Summer memories float away, ethereal as the fall breezes pushing through the basin that lies beneath our gentle hills. Standing on the cusp of winter, bidding adieu to warm weather, beaches and bathing suits.
Is it a trick of the light or do our eyes take liberties with what we imagine to be the stirring of spirits inhabiting the autumn mists? Do phantoms walk among us, waiting for the opportunity to slip inside our psyches? Because it is, after all, the season of Halloween.
One late October weekend I escaped with girlfriends to a beautiful Queen Anne Victorian bed and breakfast. One friend owned the business, a lifelong dream of hers to fill a home with antiques and open it to guests.
They built their home next to a tiny, ancient graveyard where the remains of two individuals rested in their eternal slumber, the wind ceaselessly whipping, shrieking around the corners of the house. I found myself brooding over the young man, violently stabbed at the tender age of 26 and buried there, whether he grieved for the little girl buried alongside him.
If you’re given over to such things, have a mind that reaches into realms unseen, you may also have felt a spell of disquiet when an odd event leaves you wondering if …
Some people have a sense of otherworldliness, where things occur that can’t be explained, when a sense of foreboding may be a predictor of things to come. In October of 1989, a good friend complained of headaches, an uneasiness of attitude, a moody feeling of dread she was unable to shake.

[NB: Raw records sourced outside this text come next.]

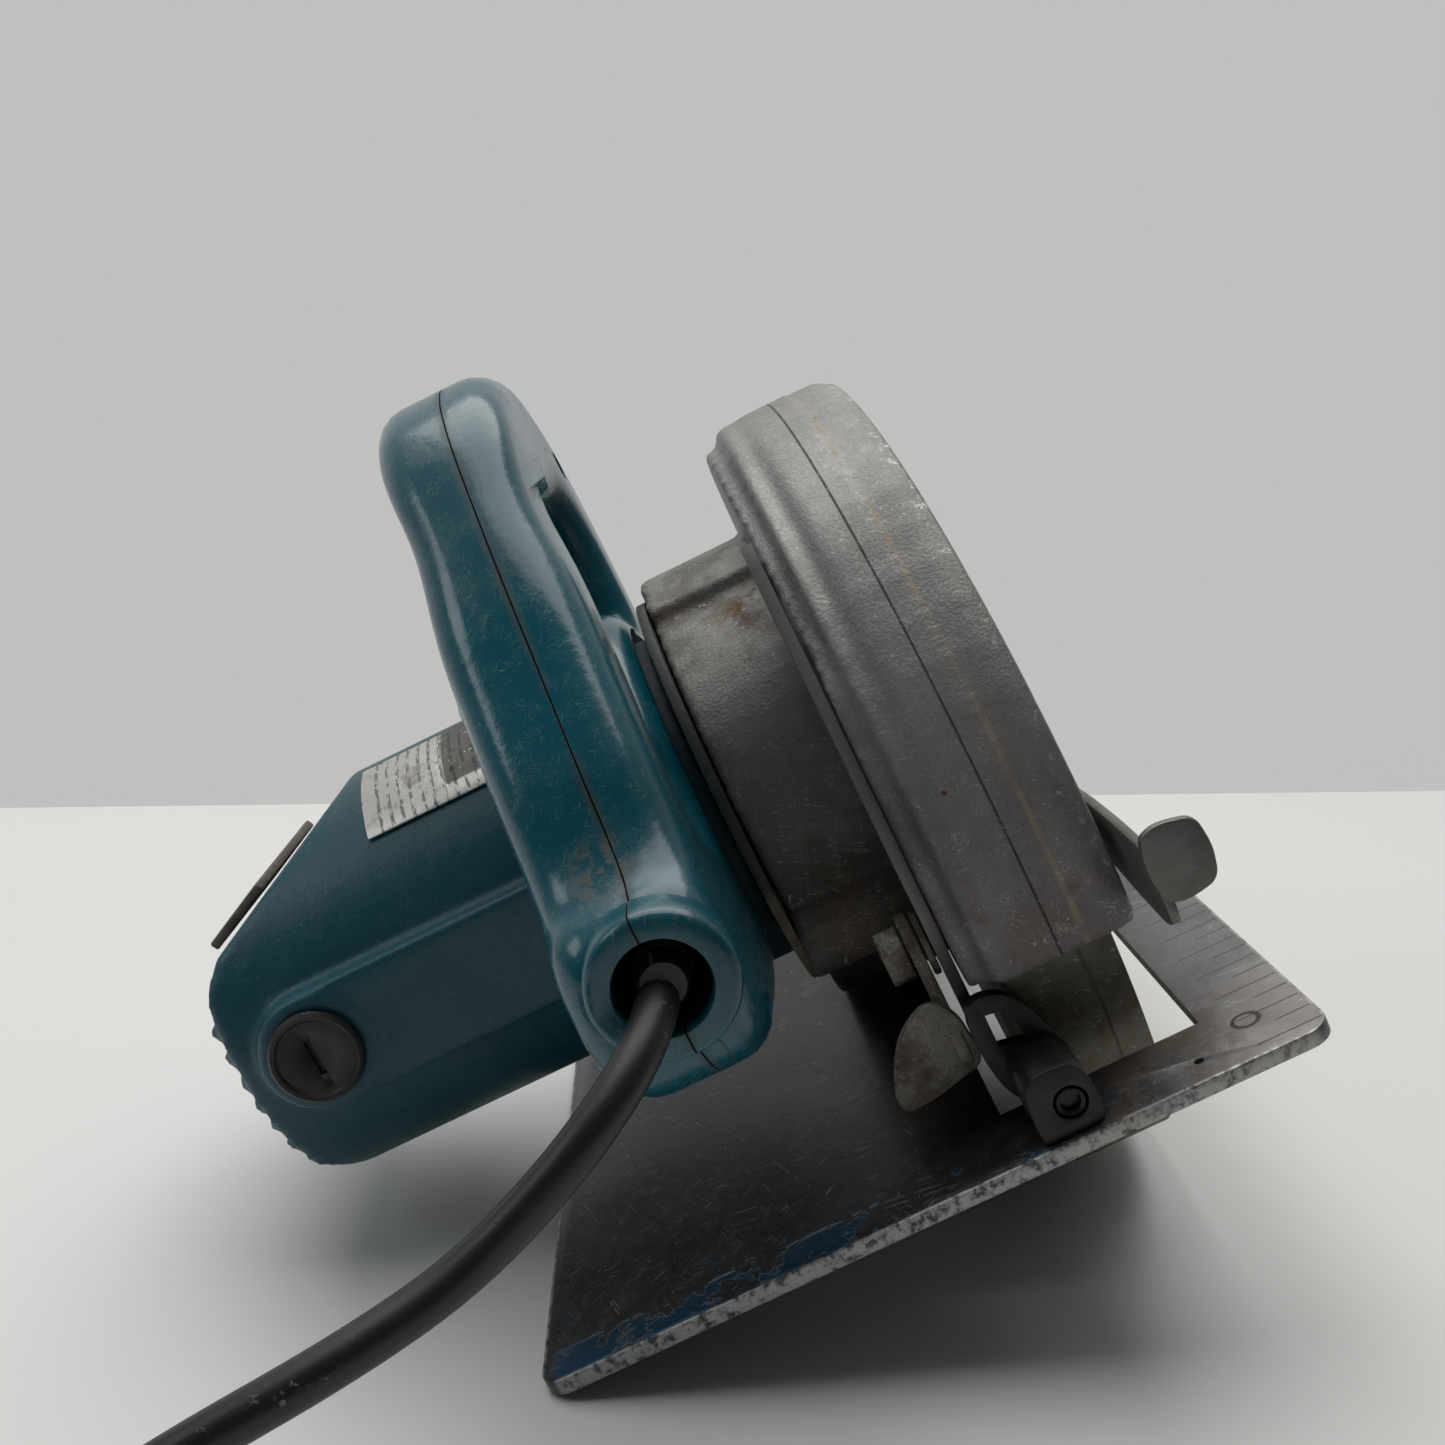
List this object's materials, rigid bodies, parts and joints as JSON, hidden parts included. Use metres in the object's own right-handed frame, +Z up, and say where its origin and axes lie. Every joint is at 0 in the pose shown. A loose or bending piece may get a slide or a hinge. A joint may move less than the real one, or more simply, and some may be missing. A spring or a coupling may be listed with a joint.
{
  "type": "circular saw",
  "caption": "Corded hand-held circular saw with die-cast blade case, side motor, D-handle, flat steel base with tilt and depth joints, lower guard and supply cord.",
  "frame": {"origin": "centre of the saw's bounding box at table level, the cord and what is on it left out; the saw lies as it is put down, rolled about the left edge of its base onto the rim of its lower guard", "axes": "+X forward along the cut and the base's long edge, +Y towards the motor side (left), +Z up from the table"},
  "size_m": [0.4083, 0.3036, 0.1756],
  "materials": {
    "base_steel": "worn, scratched",
    "black_steel": "dusty black",
    "blade_steel": "ground, dull",
    "grey_casting": "rough die casting",
    "guard_alloy": "tarnished",
    "laminations": "varnished",
    "brass": "dull",
    "teal_gloss": "glossy, scuffed",
    "teal_matte": "fine texture",
    "black_plastic": "satin",
    "grey_plastic": "dusty",
    "cream_plastic": "aged",
    "cord_rubber": "satin"
  },
  "bodies": {
    "base": {"base_plate": "base_steel", "bevel_quadrant": "base_steel", "rear_bracket": "black_steel"},
    "bevel_frame": {"front_yoke": "grey_casting", "depth_pivot_pin": "base_steel", "bevel_pin": "base_steel", "depth_guide": "black_steel", "rear_pivot_bolt": "black_steel"},
    "spindle_set": {"spindle": "base_steel", "drive_gear": "base_steel", "inner_flange": "base_steel", "blade": "blade_steel", "outer_flange": "base_steel", "blade_bolt": "black_steel"},
    "armature": {"armature_shaft": "base_steel", "armature_core": "laminations", "commutator": "brass", "fan": "black_plastic"},
    "guard": {"lower_guard": "guard_alloy", "guard_lever": "guard_alloy"},
    "trigger": {"trigger": "black_plastic"},
    "depth_lever": {"depth_lever": "base_steel"},
    "wing_bolt": {"bevel_wing_bolt": "base_steel"},
    "rip_screw": {"rip_fence_screw": "black_plastic"},
    "saw_body": {"baffle_plate": "cream_plastic", "bearing_box": "grey_casting", "blade_case": "grey_casting", "brush_cap_front": "black_plastic", "brush_cap_rear": "black_plastic", "brush_front": "black_plastic", "brush_holder_front": "brass", "brush_holder_rear": "brass", "brush_rear": "black_plastic", "cord_clamp": "black_plastic", "cord_coil": "cord_rubber", "cord_plug": "cord_rubber", "cord_tube": "cord_rubber", "depth_bolt": "base_steel", "front_knob": "teal_gloss", "handle_left": "teal_gloss", "handle_right": "teal_gloss", "handle_screw_foot": "base_steel", "handle_screw_front": "base_steel", "handle_screw_rear": "base_steel", "handle_screw_top": "base_steel", "motor_end_cover": "grey_plastic", "motor_housing": "teal_matte", "nameplate": "base_steel", "shaft_bearing_front": "base_steel", "shaft_bearing_rear": "base_steel", "spindle_bearing": "base_steel", "stator": "laminations", "switch_body": "black_plastic"}
  },
  "joints": [
    {"name": "bevel_tilt", "type": "hinge", "parent": "base", "child": "bevel_frame", "pos_m": [0.009, -0.05736, 0.05346], "axis": [1, 0, 0], "range_deg": [0, 45]},
    {"name": "depth_swing", "type": "hinge", "parent": "bevel_frame", "child": "saw_body", "pos_m": [0.115, -0.05301, 0.06246], "axis": [0, 0.9003, -0.4353], "range_deg": [-0.25, 17]},
    {"name": "blade_spin", "type": "hinge", "parent": "saw_body", "child": "spindle_set", "pos_m": [-0.004, -0.05308, 0.08483], "axis": [0, 0.9003, -0.4353], "continuous": true},
    {"name": "armature_spin", "type": "hinge", "parent": "saw_body", "child": "armature", "pos_m": [-0.02726, 0.0334, 0.07071], "axis": [0, 0.9003, -0.4353], "continuous": true},
    {"name": "guard_swing", "type": "hinge", "parent": "saw_body", "child": "guard", "pos_m": [-0.004, -0.05308, 0.08483], "axis": [0, 0.9003, -0.4353], "range_deg": [0, 120], "stiffness_Nm_per_rad": 0.25, "springref_deg": -34.38},
    {"name": "trigger_press", "type": "hinge", "parent": "saw_body", "child": "trigger", "pos_m": [-0.028, 0.04292, 0.15104], "axis": [0, 0.9003, -0.4353], "range_deg": [0, 8], "stiffness_Nm_per_rad": 0.3, "springref_deg": -11.46},
    {"name": "depth_lever_turn", "type": "hinge", "parent": "saw_body", "child": "depth_lever", "pos_m": [-0.0835, -0.03417, 0.07224], "axis": [0, 0.9003, -0.4353], "range_deg": [0, 45]},
    {"name": "wing_bolt_turn", "type": "hinge", "parent": "bevel_frame", "child": "wing_bolt", "pos_m": [0.133, -0.02481, 0.07438], "axis": [1, 0, 0], "range_deg": [0, 180]},
    {"name": "rip_screw_turn", "type": "hinge", "parent": "base", "child": "rip_screw", "pos_m": [0.129, 0.01435, 0.02212], "axis": [0, 0.4353, 0.9003], "range_deg": [0, 180]}
  ],
  "couplings": [
    {"joint": "armature_spin", "follows": "blade_spin", "ratio": -5.2}
  ]
}
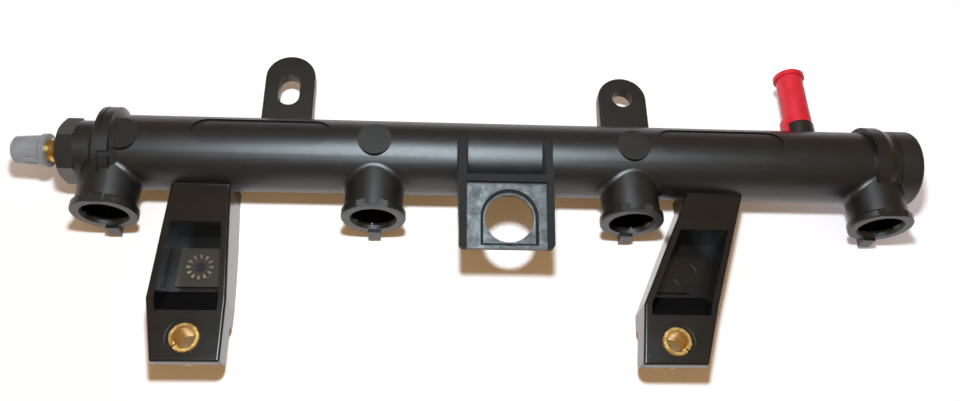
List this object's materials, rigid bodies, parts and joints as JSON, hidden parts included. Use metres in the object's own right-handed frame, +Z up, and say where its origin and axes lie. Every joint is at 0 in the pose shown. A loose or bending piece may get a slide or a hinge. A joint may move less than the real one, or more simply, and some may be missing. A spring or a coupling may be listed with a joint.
{
  "type": "fuel rail",
  "caption": "Moulded engine fuel rail with injector ports, bolt-on legs, ears, a clip bracket, a capped inlet and a test valve.",
  "frame": {"origin": "axis of the left leg's bolt hole, on the plane where the legs and ears seat", "axes": "+X along the rail from the valve end to the welded end, +Y from the feet to the ears, +Z up along the bolts; the injector ports point to -Y"},
  "size_m": [0.3119, 0.1172, 0.0328],
  "materials": {
    "black_moulding": "satin, glass-filled",
    "black_end_cap": "satin, glass-filled",
    "black_plug": "satin, glass-filled",
    "black_rubber": "matte",
    "brass": "machined",
    "spring_steel": "drawn",
    "grey_plastic": "matte",
    "red_plastic": "smooth soft plastic"
  },
  "bodies": {
    "rail": {"rail_body": "black_moulding", "end_cap": "black_end_cap", "valve_plug": "black_plug", "valve_plug_o_ring": "black_rubber", "valve_stem": "brass", "valve_core_barrel": "brass", "valve_core_seal_ring": "black_rubber", "valve_core_spring": "spring_steel", "valve_cap": "grey_plastic", "valve_cap_washer": "black_rubber", "left_leg_limiter": "brass", "right_leg_limiter": "brass", "inlet_dust_cap": "red_plastic"},
    "valve_pin": {"valve_core_pin": "brass", "valve_core_plunger_seal": "black_rubber"}
  },
  "joints": [
    {"name": "valve_pin_press", "type": "slide", "parent": "rail", "child": "valve_pin", "axis": [1, 0, 0], "range_m": [0, 0.001], "stiffness_N_per_m": 1000, "springref_m": -0.003, "deforming": ["valve_core_spring"]}
  ]
}
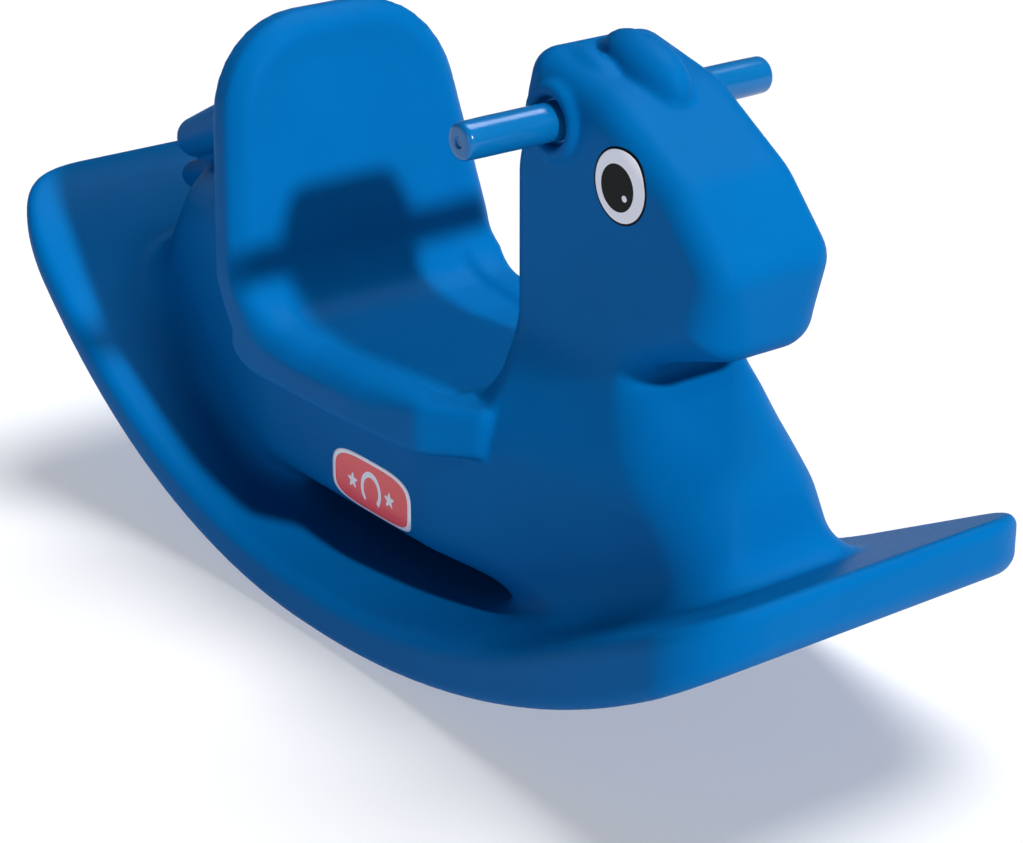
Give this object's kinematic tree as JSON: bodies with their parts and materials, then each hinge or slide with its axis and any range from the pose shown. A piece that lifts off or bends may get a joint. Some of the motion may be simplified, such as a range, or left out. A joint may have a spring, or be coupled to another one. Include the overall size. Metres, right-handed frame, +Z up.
{
  "type": "rocking horse",
  "caption": "Toddler rocking horse: hollow moulded body with curved rocker board, bucket seat with back, horse head, side handles and printed eyes.",
  "frame": {"origin": "centre of the plan outline, on the floor under the rocker board", "axes": "+X towards the nose, +Y towards the horse's left, +Z up"},
  "size_m": [0.845, 0.286, 0.4406],
  "materials": {
    "body_polyethylene": "moulded matte",
    "handle_polyethylene": "smooth semi-gloss",
    "core_rod": "as extruded",
    "eye_print": "printed vinyl",
    "badge_print": "printed vinyl",
    "vent_plug": "moulded matte"
  },
  "bodies": {
    "root": {"body_shell": "body_polyethylene", "handle_right": "handle_polyethylene", "handle_left": "handle_polyethylene", "handle_core_rod": "core_rod", "eye_decal_right": "eye_print", "eye_decal_left": "eye_print", "badge_decal_right": "badge_print", "badge_decal_left": "badge_print", "vent_plug": "vent_plug"}
  },
  "joints": []
}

I get nervous when Rosie feels this way because, in the way of animals that sense things, her radar is usually exact.
When phone service was restored after the Loma Prieta quake that killed 63 people and injured more than 3,700, I heard from Rosie. “That was it,” she said, all she needed to say, because I understood. And no, Rosie isn’t a “woo-woo” weirdo, free-spirit type. She has operated a large state-run facility for 30 years. Although she doesn’t know why, she senses things that most of us can’t.
But nothing was stranger than the experience that happened to us the day my mother died in October 1997. Comatose for months with Alzheimer’s disease, her death occurred the day my father was to board a plane for San Jose to visit us here. The people who were to care for my mother after her passing assured my dad he could still visit with us, and we could hold her funeral when he returned.
We drove to San Jose to fetch my dad at the airport. Everyone deplaned but still we waited. My father was missing although his luggage arrived. Frantic, I called my brother in Colorado who assured me he had put my father on the plane to San Jose.
Conferences with the airlines revealed that my dad was in San Diego where they put him up at a nice hotel, treated him to dinner and a limo. How did this happen? The airlines had no idea but they were extremely sorry for the inconvenience. My father said he deplaned for a few moments in Las Vegas to stretch his legs, leaving his camera bag in his seat. He re-boarded, found his seat and his camera bag where he’d left it. He got off the plane when it landed, having no idea in the world that he was in San Diego.
Again: how did this happen? Well. My father promised to take my mom to San Diego, her favorite vacation spot, before she died, and sadly, he never got that chance. At least not until the day of her death when – and you’ll never convince me otherwise – the spirit of my mom boarded that plane with my dad so they could spend one more night together in San Diego. Spooky? Oh, yes.